Multi-teacher knowledge distillation (KD), a more effective technique than traditional single-teacher methods, transfers knowledge from expert teachers to a compact student model using logit or feature matching. However, most existing approaches lack knowledge diversity, as they rely solely on unimodal visual information, overlooking the potential of cross-modal representations. In this work, we explore the use of CLIP's vision-language knowledge as a complementary source of supervision for KD, an area that remains largely underexplored. We propose a simple yet effective framework that fuses the logits and features of a conventional teacher with those from CLIP. By incorporating CLIP's multi-prompt textual guidance, the fused supervision captures both dataset-specific and semantically enriched visual cues. Beyond accuracy, analysis shows that the fused teacher yields more confident and reliable predictions, significantly increasing confident-correct cases while reducing confidently wrong ones. Moreover, fusion with CLIP refines the entire logit distribution, producing semantically meaningful probabilities for non-target classes, thereby improving inter-class consistency and distillation quality. Despite its simplicity, the proposed method, Enriching Knowledge Distillation (RichKD), consistently outperforms most existing baselines across multiple benchmarks and exhibits stronger robustness under distribution shifts and input corruptions.

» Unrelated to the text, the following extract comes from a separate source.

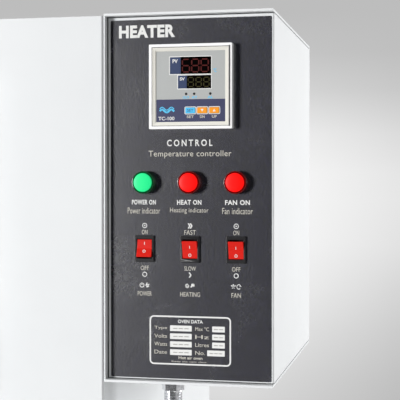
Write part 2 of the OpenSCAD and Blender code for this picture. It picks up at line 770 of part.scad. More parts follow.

Enriching Knowledge Distillation with Cross-Modal Teacher Fusion

TL;DR

vanilla knowledge distillation often relies on unimodal visual cues, limiting generalization. RichKD fuses a task-specific teacher with CLIP to inject cross-modal semantic guidance through multi-prompt logits and feature fusion, formalized with and . The approach is theoretically motivated by a bias-variance view and empirically validated on CIFAR-100 and ImageNet, showing improved accuracy and robustness and compatibility with other distillation losses. The work demonstrates that vision-language models can provide meaningful, semantically grounded supervision to enhance knowledge distillation for better generalization and resilience across datasets and corruptions.

Abstract

Multi-teacher knowledge distillation (KD), a more effective technique than traditional single-teacher methods, transfers knowledge from expert teachers to a compact student model using logit or feature matching. However, most existing approaches lack knowledge diversity, as they rely solely on unimodal visual information, overlooking the potential of cross-modal representations. In this work, we explore the use of CLIP's vision-language knowledge as a complementary source of supervision for KD, an area that remains largely underexplored. We propose a simple yet effective framework that fuses the logits and features of a conventional teacher with those from CLIP. By incorporating CLIP's multi-prompt textual guidance, the fused supervision captures both dataset-specific and semantically enriched visual cues. Beyond accuracy, analysis shows that the fused teacher yields more confident and reliable predictions, significantly increasing confident-correct cases while reducing confidently wrong ones. Moreover, fusion with CLIP refines the entire logit distribution, producing semantically meaningful probabilities for non-target classes, thereby improving inter-class consistency and distillation quality. Despite its simplicity, the proposed method, Enriching Knowledge Distillation (RichKD), consistently outperforms most existing baselines across multiple benchmarks and exhibits stronger robustness under distribution shifts and input corruptions.

Paper Structure

This paper contains 17 sections, 12 equations, 5 figures, 8 tables.

Figures (5)

  • Figure 1: Impact of cross-modal teacher fusion on CIFAR-100. (a) Effect of perturbing the logits of the conventional teacher with CLIP’s logits across four categories, considering cases where the teacher’s predictions are correct/incorrect and certain/uncertain. (b) Effect of fusion with CLIP for two sample cases: when the teacher is incorrect, and when the teacher is correct but uncertain.
  • Figure 2: Overall diagram of the proposed RichKD distillation method. CLIP’s logits and features are fused with those from the conventional teacher model. Feature and logit distillation losses are then defined between the fused representations and the student’s corresponding features and logits. During training phase, the parameters of CLIP and the teacher model are frozen, and the student is trained using feature and logit distillation losses in addition to the cross-entropy loss. Inconsistencies in feature dimensions are addressed through a linear layer transformation.
  • Figure 3: Impact of different types of prompting on CLIP’s zero-shot performance and the student’s performance. The teacher and student architectures are ResNet-32×4 and ResNet-8×4, respectively.
  • Figure 4: t-SNE visualization of features.
  • Figure 5: Inter-class correlation matrices on the CIFAR-100 dataset.